The scale method is dead simple. Put your empty brewing vessel on a kitchen scale and zero it out. Add your coffee in grams, note the number, then multiply by your ratio for the water weight. Since one milliliter of water weighs one gram, you can pour water right onto the same scale. For a 1:5 concentrate with 100g of coffee, that’s 500g (500ml) of water. Done.
Scaling up for a batch
Once you trust your cold brew ratio, scaling is just multiplication. Decide how much concentrate you want, then work backward. Say your pitcher holds about 1 liter and you’re brewing at 1:5: that’s roughly 200g of coffee to 1000g of water. Want a half batch? Halve both numbers. The ratio holds no matter the size, which is the whole point of working by weight.
A few practical notes for bigger batches. Make sure all your grounds are fully saturated, give them a gentle stir after pouring, and don’t overpack the vessel, or water can’t circulate. A dedicated brewer like the Takeya Cold Brew Maker handles saturation and straining in one step, which removes most of the guesswork. If you’re still shopping, our guide to the best cold brew maker walks through sizes and styles for different households.
Adjusting your cold brew ratio to taste
Your ideal cold brew ratio is the one your mouth likes, so treat the numbers as a starting line. If your brew tastes weak or sour, you likely need more coffee (move from 1:6 toward 1:4) or a slightly longer steep. If it tastes harsh, bitter, or overwhelming, back the coffee off or dilute more aggressively when you serve.
Dilution is your friend with concentrate. A 1:1 split of concentrate to cold water (or milk) is the classic move, but nothing’s stopping you from going 2:1 for a stronger glass or 1:2 for an easy sipper. Build the concentrate consistently, then vary the dilution by the glass rather than re-brewing. That’s the flexibility a true concentrate buys you, and it’s why I steer most people toward it over ready-to-drink.
Beans matter here too. A coarse grind and a coffee suited to cold extraction will forgive a lot. If your results feel flat no matter the ratio, the issue may be the coffee itself, so it’s worth reading up on the best coffee beans for cold brew before you keep tweaking numbers.
Common cold brew ratio mistakes
The mistakes I see most often are small but costly. The biggest is measuring by volume and wondering why every batch tastes different. Right behind it: confusing concentrate ratios with ready-to-drink ratios, then drinking a 1:4 concentrate straight and deciding cold brew is “too strong.”
Other frequent culprits include using a grind that’s too fine (which over-extracts and clogs your filter), steeping far too long because “more is better” (12 to 18 hours is plenty for most ratios), and skimping on coffee to save money, which just gives you expensive brown water. If you’re unsure whether cold brew is even the style you want, our breakdown of cold brew vs iced coffee clears up the difference. Cold brew is, at its core, simply coffee steeped in cold or room-temperature water over many hours, as Wikipedia’s overview of cold brew coffee lays out.
Cold brew ratio FAQ
What is the best cold brew ratio for beginners?

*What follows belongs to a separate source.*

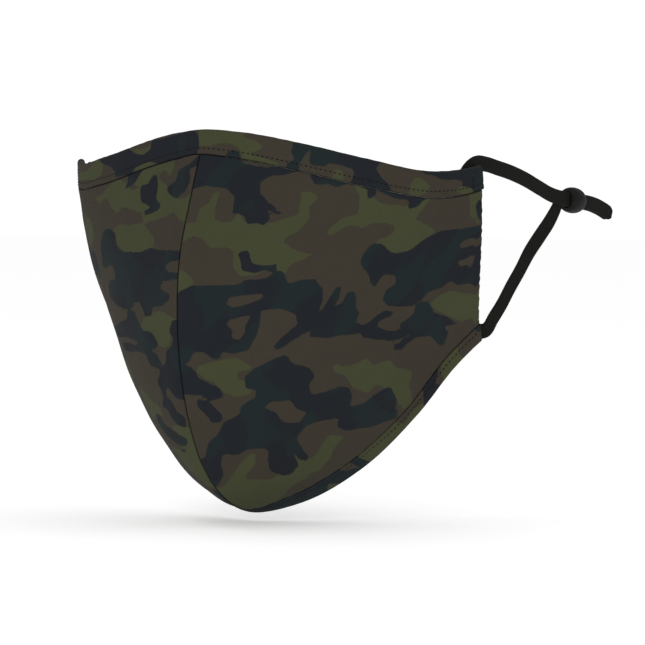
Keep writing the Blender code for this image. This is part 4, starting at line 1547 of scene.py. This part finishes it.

Start at 1:5 by weight for a concentrate. It’s forgiving, stores well, and dilutes cleanly to taste. Once you’ve made a couple of batches, nudge it stronger or weaker to find your sweet spot.
How much water do I add to cold brew concentrate?
For a 1:4 or 1:5 concentrate, start with a 1:1 split of concentrate to cold water or milk over ice. Adjust from there. Some people prefer 2 parts concentrate to 1 part water for a bolder cup.
Can I use the same ratio for hot coffee?
No. Hot brewing extracts much faster, so it uses far less coffee per unit of water. Cold brew’s long, cold steep is why it needs a heavier ratio to pull enough flavor from the grounds.
Why is measuring by weight better than cups?
Bean density changes with roast, origin, and grind, so a cup of grounds is never a fixed amount. Weighing in grams gives you a ratio you can repeat exactly, batch after batch.
Final pour
Dial in your cold brew ratio once and the rest of your routine gets easier for good. Start at 1:5 by weight for a concentrate, measure with a scale, and adjust strength through dilution rather than constant re-brewing. Keep a quick note of what you used and how it tasted, and within a few batches you’ll have a house recipe that turns out smooth, consistent cold brew every single time. That small bit of precision is the difference between hoping for good coffee and reliably making it.